# STATED EXERCISE:
Extract, without alteration, each line from the start of the listing to the line bearing "WIRE_R = 1.2".

# DATASET CONTENT:
_ _ _ _

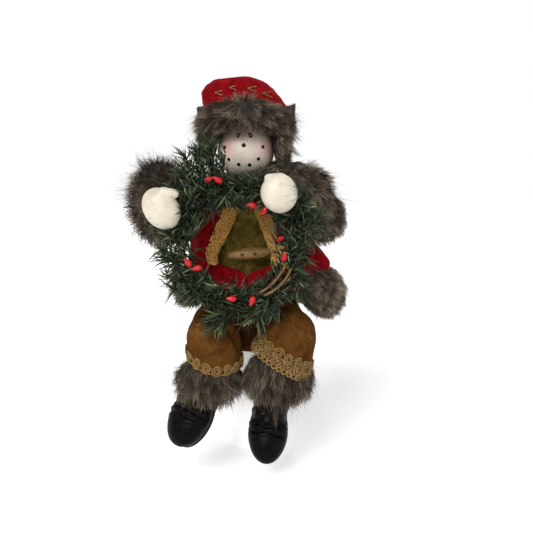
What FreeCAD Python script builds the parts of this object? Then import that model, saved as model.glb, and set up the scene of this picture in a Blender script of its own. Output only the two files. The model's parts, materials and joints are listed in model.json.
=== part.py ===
import FreeCAD, Part
import math
import os
from FreeCAD import Matrix, Rotation, Vector

# Sitting cloth snowman that holds a wreath, in millimetres.
# Origin: on the flat underside of the seat. +Z is up and the figure faces -Y, so +X is its own left.

# --- driving dimensions -------------------------------------------------------------------------
HEAD_R = 20.5                      # painted ball head
HEAD_Z = 147.5                     # height of the ball's centre above the seat
HEAD_Y = -1.0
DOWEL_R = 4.0                      # neck dowel
DOWEL_BOTTOM, DOWEL_TOP = 116.5, 141.0
RUN_GAP = 0.05                     # radial running clearance of a turning fit
BODY_GAP = 0.4                     # gap kept between soft pieces that move against each other

SHOULDER_Y, SHOULDER_Z = 1.0, 114.0
SHOULDER_X = 36.5                  # inner face of each sleeve
WIRE_R = 1.2                       # arm wire

WREATH = Vector(-2.6, -55.0, 86.0)
WREATH_R = 36.5                    # centreline radius of the ring
WREATH_TUBE_R = 11.0               # greenery round the ring's core
WREATH_CORE_R = 2.4
WREATH_TILT = 7.0                  # degrees that the ring leans back
BERRY_R = 2.3

KNEE_Y, KNEE_Z = -45.0, 20.0
THIGH_R = 12.0
THIGH_Z = 26.0
LEG_TUBE_R = 7.5                   # stuffed tube inside each boot

SEAT_CLOTH = 2.0
PELLET_TOP = 24.0                  # the seat holds pellets up to here and stuffing above
COAT_THICKNESS = 3.0
VEST_THICKNESS = 2.0
BRAID_THICKNESS = 2.4
HEM_RING = (8.0, 52.0, 33.0, 48.5)  # fur roll of the coat: centre x, half width, half depth, height
HEM_ROLL_R, HEM_ROLL_HALF_HEIGHT = 12.5, 16.5
HEM_ENDS = (-50.0, 226.0)          # degrees from +X, where the roll starts and stops at the front
HEM_BAND = 2.4                     # how far the scroll braid stands out from a trouser hem
HEM_BAND_HEIGHT = 8.0
COLLAR_Z, COLLAR_LEAN = 127.0, 5.0  # height of the middle, and degrees that the left side is raised
COLLAR_R, COLLAR_TUBE_R = 22.8, 7.5

TOGGLE = Vector(2.6, -32.5, 77.0)
TOGGLE_LENGTH = 29.6
TOGGLE_R, TOGGLE_END_R = 4.2, 2.5
TOGGLE_TILT = 5.0                  # degrees that its left end is raised
TOGGLE_HOLE_R, TOGGLE_HOLE_X = 1.2, 4.5

# Cap: radius and height corners of the crown's cloth and of the stuffing inside it.
CROWN_OUTSIDE = [(24.0, 166), (25.0, 175), (29.6, 184), (26.5, 193.5), (15.0, 198.4), (0, 199.2)]
CROWN_INSIDE = [(22.4, 166), (23.2, 175.5), (27.4, 184), (24.6, 192.1), (14.0, 196.3), (0, 197)]
LINING_THICKNESS = 2.2
BROW_Z = 163.0                     # the lining covers the head above this height
BRIM_R, BRIM_HALF_WIDTH, BRIM_HALF_HEIGHT, BRIM_Z = 28.8, 5.76, 10.5, 172.0
BACK_FLAP = [(34.0, 162), (36.2, 162), (36.2, 181), (34.0, 181)]
EAR_FLAP_RADII = (6.8, 12.0, 17.0)
EAR_FLAPS = {"right": Vector(-27.0, -9.0, 160.5), "left": Vector(27.0, -9.0, 157.0)}

# Boot, seen from the ankle: X across, Y along the foot to the toe, Z towards the sole.
FOOT_CENTRE = Vector(0, 8.5, 1.5)
FOOT_LENGTH_R, FOOT_DEPTH_R = 24.0, 11.5
SHAFT_R, SHAFT_TOP_R = 13.2, 14.5
SOLE_FACE, SOLE_THICKNESS, SOLE_EDGE = 8.5, 2.6, 0.6
HEEL_R, HEEL_HEIGHT, HEEL_FRONT = 9.0, 4.5, 0.0
SHAFT_SHARE = 0.42                 # the shaft ends this far from the ankle to the knee

# Berries: angle on the ring in degrees from +X, and distance from the ring's centre.
BERRIES = [(115, 47), (108, 44), (72, 27), (53, 27.5), (8, 26), (-15, 30), (209, 31), (199, 35), (-98, 35),
           (-77, 37)]
# Vine twigs: ring radius, first and last angle.
TWIGS = [(34.5, -70, -28), (38.5, -66, -25)]
TWIG_R, TWIG_FORWARD = 1.1, 12.6

# Body outlines: height, centre x, half width, half depth.  All are centred on TORSO_Y.
TORSO_Y = 4.0
TORSO = [(44, 1, 31, 22), (66, 1, 32, 24.5), (90, 0, 29, 22), (110, 0, 24, 18), (123, 0, 14, 12)]
COAT = [(47, 5, 50, 32), (66, 10, 53, 31), (76, 7, 49, 30), (86, 2, 42, 28.5), (94, 0, 34.5, 27),
        (110, 0, 30, 23), (124, 0, 17.5, 15)]
COAT_OPENING = [(-1, 122), (3, 122), (23, 40), (-24, 40)]
VEST_FRONT = [(-4, 119), (4, 119), (30, 48), (-30, 48)]
COAT_BRAIDS = {"right": [(-1, 118), (-9, 118), (-29, 51), (-20.8, 51)],
               "left": [(2, 118), (10, 118), (28, 51), (20, 51)]}
SEAT_Y = 6.0
SEAT = [(0, 2, 33, 20), (10, 2, 38, 23), (30, 2, 38.5, 24), (44, 2, 34, 22)]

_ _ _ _

# WRITTEN REPLY:
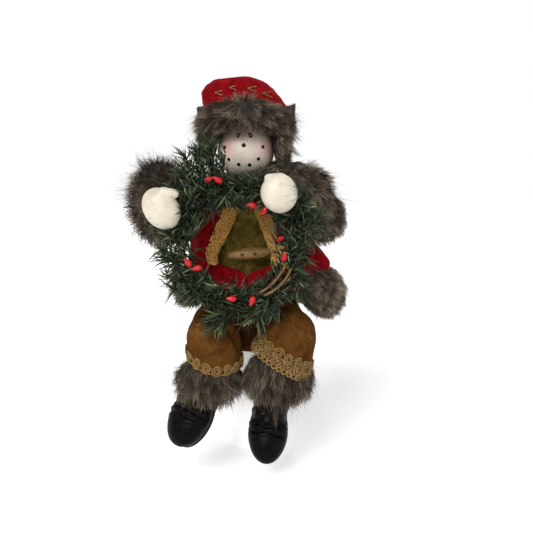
What FreeCAD Python script builds the parts of this object? Then import that model, saved as model.glb, and set up the scene of this picture in a Blender script of its own. Output only the two files. The model's parts, materials and joints are listed in model.json.
=== part.py ===
import FreeCAD, Part
import math
import os
from FreeCAD import Matrix, Rotation, Vector

# Sitting cloth snowman that holds a wreath, in millimetres.
# Origin: on the flat underside of the seat. +Z is up and the figure faces -Y, so +X is its own left.

# --- driving dimensions -------------------------------------------------------------------------
HEAD_R = 20.5                      # painted ball head
HEAD_Z = 147.5                     # height of the ball's centre above the seat
HEAD_Y = -1.0
DOWEL_R = 4.0                      # neck dowel
DOWEL_BOTTOM, DOWEL_TOP = 116.5, 141.0
RUN_GAP = 0.05                     # radial running clearance of a turning fit
BODY_GAP = 0.4                     # gap kept between soft pieces that move against each other

SHOULDER_Y, SHOULDER_Z = 1.0, 114.0
SHOULDER_X = 36.5                  # inner face of each sleeve
WIRE_R = 1.2                       # arm wire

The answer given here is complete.